Can you find all quartic polynomials with real, rational coefficients having 2-isqrt(3) and sqrt2 +1 as two of the zeros?

Apr 2, 2017

$f \left(x\right) = k \left({x}^{4} - 6 {x}^{3} + 14 {x}^{2} - 10 x - 7\right)$

for any rational $k \ne 0$

Explanation:

Note that:

$\left(x - \alpha\right) \left(x - \beta\right) = {x}^{2} - \left(\alpha + \beta\right) x + \alpha \beta$

So given $\alpha$ of the form $a + b \sqrt{c}$ with $a , b , c$ non-zero rational, we need $\beta$ to be a $a - b \sqrt{c}$ in order to make both $\alpha + \beta$ and $\alpha \beta$ rational.

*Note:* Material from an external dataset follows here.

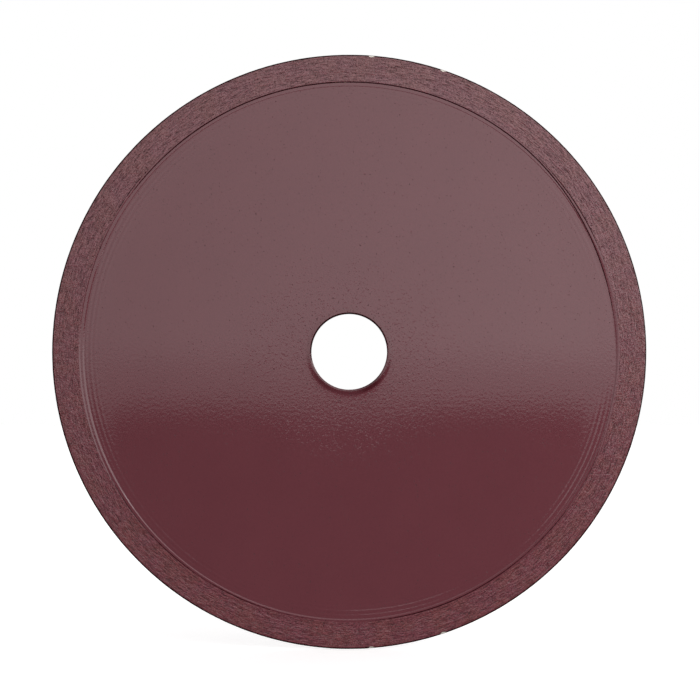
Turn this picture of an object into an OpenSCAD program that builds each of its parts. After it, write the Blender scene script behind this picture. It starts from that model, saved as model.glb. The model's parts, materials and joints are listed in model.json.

In our example, that means that in addition to the given zeros:

$2 - i \sqrt{3} \text{ }$ and $\text{ } \sqrt{2} + 1$

we must have the conjugate zeros:

$2 + i \sqrt{3} \text{ }$ and $\text{ } - \sqrt{2} + 1$

So the simplest polynomial with rational coefficients and these zeros is:

$\left(x - 2 - i \sqrt{3}\right) \left(x - 2 + i \sqrt{3}\right) \left(x - 1 - \sqrt{2}\right) \left(x - 1 + \sqrt{2}\right)$

$= \left({\left(x - 2\right)}^{2} - {\left(i \sqrt{3}\right)}^{2}\right) \left({\left(x - 1\right)}^{2} - {\left(\sqrt{2}\right)}^{2}\right)$

$= \left(\left({x}^{2} - 4 x + 4\right) + 3\right) \left(\left({x}^{2} - 2 x + 1\right) - 2\right)$

$= \left({x}^{2} - 4 x + 7\right) \left({x}^{2} - 2 x - 1\right)$

$= {x}^{4} - 6 {x}^{3} + 14 {x}^{2} - 10 x - 7$

Any quartic with rational coefficients and these zeros will be a rational multiple of this one.

So the possible quartics are:

$f \left(x\right) = k \left({x}^{4} - 6 {x}^{3} + 14 {x}^{2} - 10 x - 7\right)$

for any rational $k \ne 0$